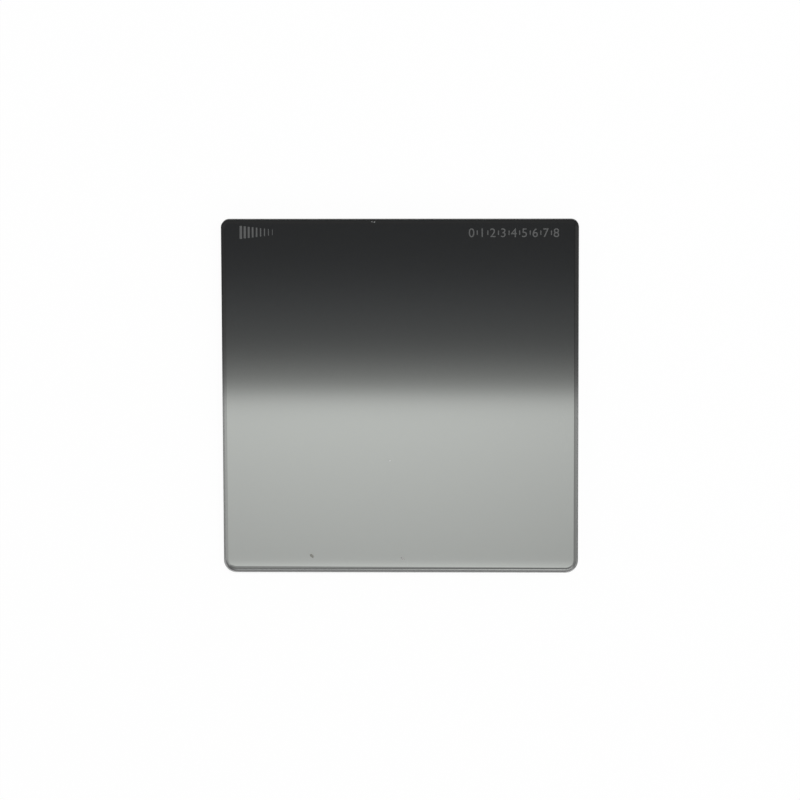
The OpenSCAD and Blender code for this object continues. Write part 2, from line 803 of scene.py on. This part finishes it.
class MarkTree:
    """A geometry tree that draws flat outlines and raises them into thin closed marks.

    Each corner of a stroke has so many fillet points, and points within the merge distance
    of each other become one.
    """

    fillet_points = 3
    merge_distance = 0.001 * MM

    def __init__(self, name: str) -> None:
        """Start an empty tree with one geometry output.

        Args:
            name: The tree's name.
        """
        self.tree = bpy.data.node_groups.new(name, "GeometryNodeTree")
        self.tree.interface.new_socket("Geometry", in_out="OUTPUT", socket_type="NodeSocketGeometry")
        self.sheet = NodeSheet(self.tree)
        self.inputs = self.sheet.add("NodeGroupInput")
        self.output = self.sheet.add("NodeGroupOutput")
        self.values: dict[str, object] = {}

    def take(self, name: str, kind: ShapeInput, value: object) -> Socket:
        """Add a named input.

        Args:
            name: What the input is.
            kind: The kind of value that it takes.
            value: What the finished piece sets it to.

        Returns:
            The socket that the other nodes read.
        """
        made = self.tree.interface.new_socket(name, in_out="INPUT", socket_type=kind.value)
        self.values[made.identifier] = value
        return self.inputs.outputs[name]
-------
_SHORT TASK_
From the first line above through the line that contains "value: What the", quote each line exactly. Output nothing more.

_EXERCISE SOLUTION_
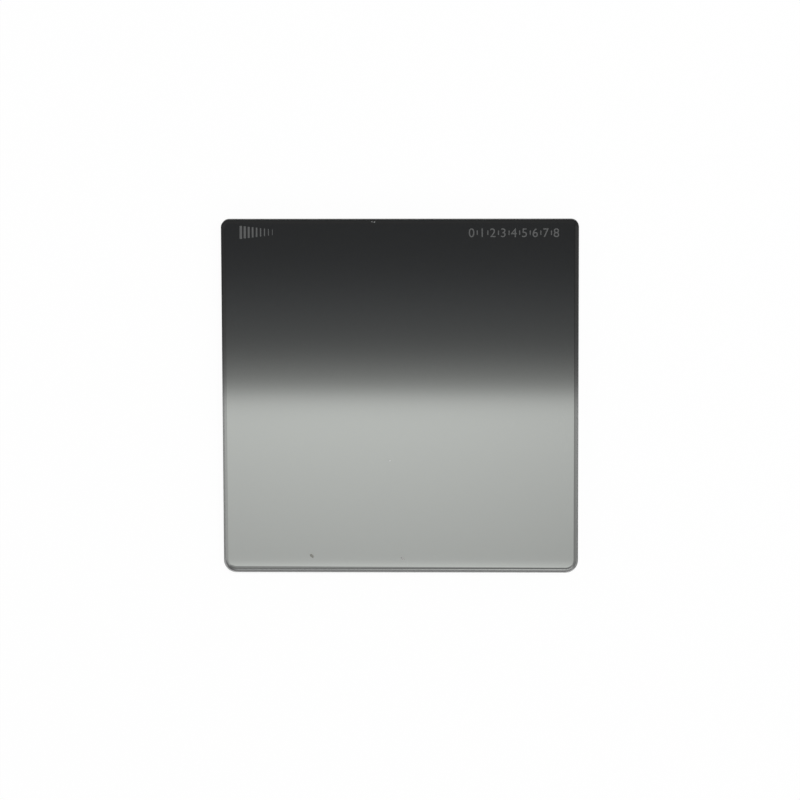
The OpenSCAD and Blender code for this object continues. Write part 2, from line 803 of scene.py on. This part finishes it.
class MarkTree:
    """A geometry tree that draws flat outlines and raises them into thin closed marks.

    Each corner of a stroke has so many fillet points, and points within the merge distance
    of each other become one.
    """

    fillet_points = 3
    merge_distance = 0.001 * MM

    def __init__(self, name: str) -> None:
        """Start an empty tree with one geometry output.

        Args:
            name: The tree's name.
        """
        self.tree = bpy.data.node_groups.new(name, "GeometryNodeTree")
        self.tree.interface.new_socket("Geometry", in_out="OUTPUT", socket_type="NodeSocketGeometry")
        self.sheet = NodeSheet(self.tree)
        self.inputs = self.sheet.add("NodeGroupInput")
        self.output = self.sheet.add("NodeGroupOutput")
        self.values: dict[str, object] = {}

    def take(self, name: str, kind: ShapeInput, value: object) -> Socket:
        """Add a named input.

        Args:
            name: What the input is.
            kind: The kind of value that it takes.
            value: What the finished piece sets it to.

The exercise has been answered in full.